* Given task:
Copy out every line exactly as given.

* Information supplied:

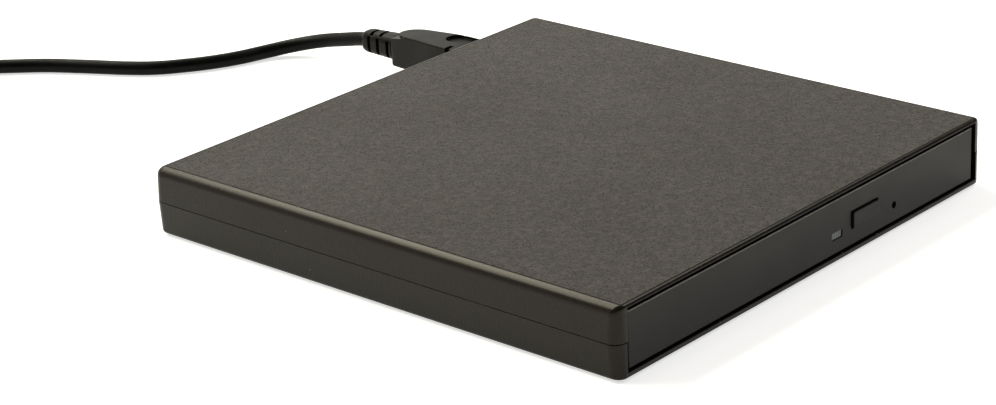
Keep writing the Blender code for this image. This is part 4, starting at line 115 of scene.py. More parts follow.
# The light's window in mm. Each station is its place along y, half its width below and above, its
# lowest and highest level and its corner's radius, as in all tables of stations here.
WINDOW_X = 9.7
WINDOW_STATIONS = (
    (-71.35, 1.97, 1.97, 5.93, 7.57, 0.2),
    (-71.25, 2.07, 2.07, 5.83, 7.67, 0.2),
    (-69.75, 2.07, 2.07, 5.83, 7.67, 0.2),
    (-69.70, 1.80, 1.80, 6.10, 7.40, 0.2),
    (-66.90, 1.80, 1.80, 6.10, 7.40, 0.2),
)

# The sheet under the mechanism's frame, in mm from the spindle, along the way of the pickup
SHIELD_DEGREES = 225
SHIELD_SHEET = ((13, -15, 3.78), (67, 15, 3.92))
SHIELD_BEAD = ((16, -0.8, 3.90), (64, 0.8, 4.10))
SHIELD_BEADS_ACROSS = (-9, 9)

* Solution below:
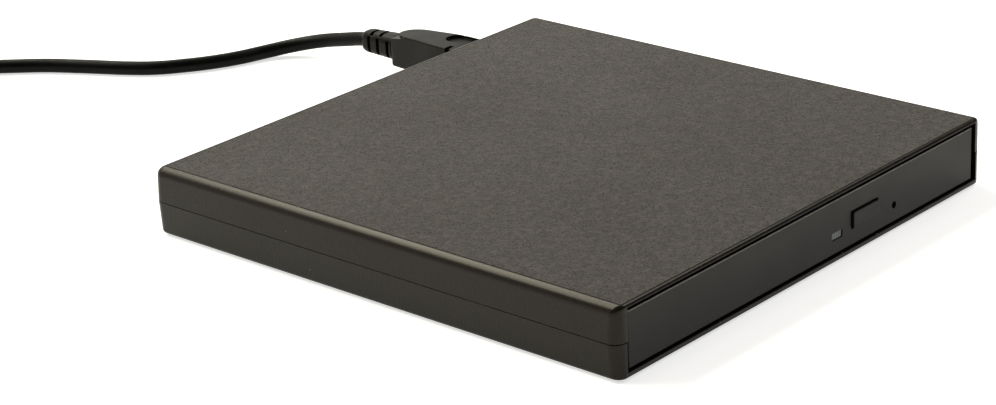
Keep writing the Blender code for this image. This is part 4, starting at line 115 of scene.py. More parts follow.
# The light's window in mm. Each station is its place along y, half its width below and above, its
# lowest and highest level and its corner's radius, as in all tables of stations here.
WINDOW_X = 9.7
WINDOW_STATIONS = (
    (-71.35, 1.97, 1.97, 5.93, 7.57, 0.2),
    (-71.25, 2.07, 2.07, 5.83, 7.67, 0.2),
    (-69.75, 2.07, 2.07, 5.83, 7.67, 0.2),
    (-69.70, 1.80, 1.80, 6.10, 7.40, 0.2),
    (-66.90, 1.80, 1.80, 6.10, 7.40, 0.2),
)

# The sheet under the mechanism's frame, in mm from the spindle, along the way of the pickup
SHIELD_DEGREES = 225
SHIELD_SHEET = ((13, -15, 3.78), (67, 15, 3.92))
SHIELD_BEAD = ((16, -0.8, 3.90), (64, 0.8, 4.10))
SHIELD_BEADS_ACROSS = (-9, 9)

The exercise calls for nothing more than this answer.